I'm on a Foil 40 with Easton EA90LTD wheels, Specialzed Toupe expert saddle. I don't have a huge stable of 'previous' bikes to compare it to but my bike before the Foil was a Felt Z6, so on the forums/reviews/papers these are about as opposite each other as possible.
It's definitely not as compliant as the Z6, that should go without saying. That said though I don't feel anymore 'beat up' on the Foil after the same amount of miles as I've done on the Felt. The ride is a bit more harsh but the trade off is worth it I think. The bike is very, very good. I average about .5 mph faster and some of the perceived effort in climbing is less for sure.
In my neck of the woods there are a lot of 'masters' on Foils and Addicts that can ride me into the ground and stay fresh, the bike isn't as bad as it sounds.


----------



## wattiez (Dec 17, 2011)

I've ridden a Venge and own a Foil, there's a noticeable difference in compliance with the Foil being better.

Basically, I felt no difference in terms of 'harshness' going from a Cannondale Six13 to the Foil, frame swap so all components were the same.


----------



## EpiphFreddy (Oct 12, 2006)

I have a 2011 Scott Addict. Looks like the geometry is identical to the 2013 Foil. Would the ride be about the same/identical?


----------



## zigmeister (Jan 26, 2012)

I had a 2012 Scott Foil Team (Black/Red one).

Switched to a Foil 15 for Di2.

The HT is noticeably not as stiff, but just by a touch.

Maybe the stiffness is the same, don't know for sure, that might not be accurate.

But, the vibration/road feel is dampened.

With that said, besides a slightly more comfortable ride of the HMF carbon, they ride very similar and I've been satisfied with the Foil 15/Di2 setup.


----------



## jsoares (Jan 13, 2012)

I have a 2013 Team Edition. It's not a compliant ride and compliance isn't this model's proposal. But, by no means, an ultra harsh rig. To compare, I rode a Specialized Tarmac 2012 for a couple of months and it's remarkably harsher than the Foil.


----------



## snidemcbride (Aug 27, 2012)

I've had a 2012 Foil 15 with Di2 for a couple years now and have put about 4k miles on it. Coming from a Cannondale Synapse, the frame took some getting use to. It's only my second carbon bike but I hated it for the first 2 months because of the harshness. Then got use to it. It is harsh, but super quick compared to the Synapse. I like the geometry, the ability to maintain speed seems better, and it rails corners. I'm 5'8" and ride a 54. The stock setup is perfect for me.
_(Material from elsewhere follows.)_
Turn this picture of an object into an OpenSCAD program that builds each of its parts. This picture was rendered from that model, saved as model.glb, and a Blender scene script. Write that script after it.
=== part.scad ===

I barely even adjusted the bars. (BTW still riding original bar tape) Di2 is freaking awesome. I did have an issue with the BB but Scott USA handled that. My biggest complaint which is just about on any race bike are the super tight clearances. You cannot run anything bigger than 25mm tires, and while the SKS race blade long fenders work, it's a just barely scenario. Other minor beef is that the frame is Di2 specific but looks like the same mold is used because the cable "port" on the left side is still there just not drilled.


----------